What you are asked to do ->
Only the lines from the line with "for make in" through the line with "obj.parent = empty" should be copied, exactly as they appear, with both ends kept.

Records to use ->
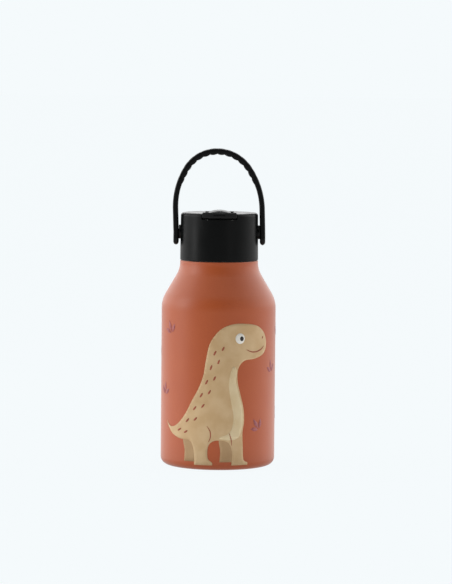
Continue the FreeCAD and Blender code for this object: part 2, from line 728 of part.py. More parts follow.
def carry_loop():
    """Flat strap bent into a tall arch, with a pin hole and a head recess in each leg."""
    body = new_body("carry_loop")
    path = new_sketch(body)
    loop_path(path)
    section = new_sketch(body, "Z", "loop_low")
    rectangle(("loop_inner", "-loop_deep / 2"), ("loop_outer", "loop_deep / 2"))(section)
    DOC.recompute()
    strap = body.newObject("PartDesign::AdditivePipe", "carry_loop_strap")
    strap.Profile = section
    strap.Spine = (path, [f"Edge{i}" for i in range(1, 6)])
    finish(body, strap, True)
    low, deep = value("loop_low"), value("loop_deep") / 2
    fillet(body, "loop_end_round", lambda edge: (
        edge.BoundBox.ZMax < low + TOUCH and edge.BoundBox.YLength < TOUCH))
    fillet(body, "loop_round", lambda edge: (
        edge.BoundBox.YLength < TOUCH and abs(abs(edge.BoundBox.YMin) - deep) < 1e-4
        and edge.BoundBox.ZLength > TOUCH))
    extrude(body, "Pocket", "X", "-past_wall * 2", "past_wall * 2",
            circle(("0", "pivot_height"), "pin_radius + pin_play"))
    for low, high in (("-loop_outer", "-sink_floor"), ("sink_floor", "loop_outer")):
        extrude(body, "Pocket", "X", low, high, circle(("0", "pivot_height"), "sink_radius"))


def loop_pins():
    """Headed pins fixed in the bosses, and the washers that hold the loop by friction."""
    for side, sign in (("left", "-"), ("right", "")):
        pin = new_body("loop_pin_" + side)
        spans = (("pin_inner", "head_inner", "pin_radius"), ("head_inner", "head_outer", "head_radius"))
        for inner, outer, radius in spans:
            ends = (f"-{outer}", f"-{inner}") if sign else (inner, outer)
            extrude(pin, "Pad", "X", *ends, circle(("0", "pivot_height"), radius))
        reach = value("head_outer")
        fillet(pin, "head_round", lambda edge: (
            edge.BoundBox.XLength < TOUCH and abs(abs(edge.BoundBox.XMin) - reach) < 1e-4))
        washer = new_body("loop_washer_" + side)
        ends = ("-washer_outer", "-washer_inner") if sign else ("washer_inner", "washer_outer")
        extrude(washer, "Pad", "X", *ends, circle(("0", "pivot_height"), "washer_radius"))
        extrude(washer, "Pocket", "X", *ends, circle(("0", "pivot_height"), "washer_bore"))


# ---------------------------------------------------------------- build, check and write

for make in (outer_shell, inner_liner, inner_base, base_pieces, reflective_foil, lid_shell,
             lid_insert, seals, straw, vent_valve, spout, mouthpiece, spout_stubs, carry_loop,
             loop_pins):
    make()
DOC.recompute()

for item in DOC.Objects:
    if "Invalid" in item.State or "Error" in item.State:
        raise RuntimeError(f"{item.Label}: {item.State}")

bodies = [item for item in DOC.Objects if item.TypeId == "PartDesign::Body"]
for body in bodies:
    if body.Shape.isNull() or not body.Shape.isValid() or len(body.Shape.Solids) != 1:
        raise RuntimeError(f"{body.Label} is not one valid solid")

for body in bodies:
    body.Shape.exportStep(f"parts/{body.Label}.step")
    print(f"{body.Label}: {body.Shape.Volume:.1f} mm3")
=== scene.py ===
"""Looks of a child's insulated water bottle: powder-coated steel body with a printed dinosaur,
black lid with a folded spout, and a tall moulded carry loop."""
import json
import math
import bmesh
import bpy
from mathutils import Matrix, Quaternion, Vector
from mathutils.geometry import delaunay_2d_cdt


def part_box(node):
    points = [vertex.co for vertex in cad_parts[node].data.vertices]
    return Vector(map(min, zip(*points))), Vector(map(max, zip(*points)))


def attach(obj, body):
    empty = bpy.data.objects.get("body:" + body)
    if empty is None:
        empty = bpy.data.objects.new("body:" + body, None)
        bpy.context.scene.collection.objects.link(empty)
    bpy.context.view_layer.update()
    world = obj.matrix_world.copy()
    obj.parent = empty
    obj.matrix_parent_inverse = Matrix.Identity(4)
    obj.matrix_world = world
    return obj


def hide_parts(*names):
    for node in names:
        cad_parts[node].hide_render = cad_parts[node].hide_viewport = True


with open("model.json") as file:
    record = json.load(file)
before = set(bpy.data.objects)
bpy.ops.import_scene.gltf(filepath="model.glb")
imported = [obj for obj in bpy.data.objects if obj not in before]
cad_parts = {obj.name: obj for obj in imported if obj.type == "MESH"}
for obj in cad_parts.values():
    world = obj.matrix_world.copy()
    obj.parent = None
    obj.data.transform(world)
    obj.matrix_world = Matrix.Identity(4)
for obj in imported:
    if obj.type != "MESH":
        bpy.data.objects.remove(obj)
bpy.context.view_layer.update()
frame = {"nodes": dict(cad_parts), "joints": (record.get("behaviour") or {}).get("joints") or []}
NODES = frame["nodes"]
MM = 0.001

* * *

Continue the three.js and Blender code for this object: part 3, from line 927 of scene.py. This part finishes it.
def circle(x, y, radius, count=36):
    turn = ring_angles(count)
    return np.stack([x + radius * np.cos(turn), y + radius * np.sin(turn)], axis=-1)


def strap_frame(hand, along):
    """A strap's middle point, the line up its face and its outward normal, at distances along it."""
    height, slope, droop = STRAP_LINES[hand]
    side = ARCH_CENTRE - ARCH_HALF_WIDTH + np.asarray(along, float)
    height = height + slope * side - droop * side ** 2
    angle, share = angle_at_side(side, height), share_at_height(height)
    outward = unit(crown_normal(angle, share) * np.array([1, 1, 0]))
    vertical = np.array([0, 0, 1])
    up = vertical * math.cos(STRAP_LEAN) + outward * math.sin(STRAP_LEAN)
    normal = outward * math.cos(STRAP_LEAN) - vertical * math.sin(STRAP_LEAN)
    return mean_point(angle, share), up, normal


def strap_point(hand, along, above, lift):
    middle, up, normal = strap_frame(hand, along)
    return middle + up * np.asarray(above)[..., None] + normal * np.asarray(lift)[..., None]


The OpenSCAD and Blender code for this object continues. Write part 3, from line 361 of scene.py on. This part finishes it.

Correct result ->
for make in (outer_shell, inner_liner, inner_base, base_pieces, reflective_foil, lid_shell,
             lid_insert, seals, straw, vent_valve, spout, mouthpiece, spout_stubs, carry_loop,
             loop_pins):
    make()
DOC.recompute()

for item in DOC.Objects:
    if "Invalid" in item.State or "Error" in item.State:
        raise RuntimeError(f"{item.Label}: {item.State}")

bodies = [item for item in DOC.Objects if item.TypeId == "PartDesign::Body"]
for body in bodies:
    if body.Shape.isNull() or not body.Shape.isValid() or len(body.Shape.Solids) != 1:
        raise RuntimeError(f"{body.Label} is not one valid solid")

for body in bodies:
    body.Shape.exportStep(f"parts/{body.Label}.step")
    print(f"{body.Label}: {body.Shape.Volume:.1f} mm3")
=== scene.py ===
"""Looks of a child's insulated water bottle: powder-coated steel body with a printed dinosaur,
black lid with a folded spout, and a tall moulded carry loop."""
import json
import math
import bmesh
import bpy
from mathutils import Matrix, Quaternion, Vector
from mathutils.geometry import delaunay_2d_cdt


def part_box(node):
    points = [vertex.co for vertex in cad_parts[node].data.vertices]
    return Vector(map(min, zip(*points))), Vector(map(max, zip(*points)))


def attach(obj, body):
    empty = bpy.data.objects.get("body:" + body)
    if empty is None:
        empty = bpy.data.objects.new("body:" + body, None)
        bpy.context.scene.collection.objects.link(empty)
    bpy.context.view_layer.update()
    world = obj.matrix_world.copy()
    obj.parent = empty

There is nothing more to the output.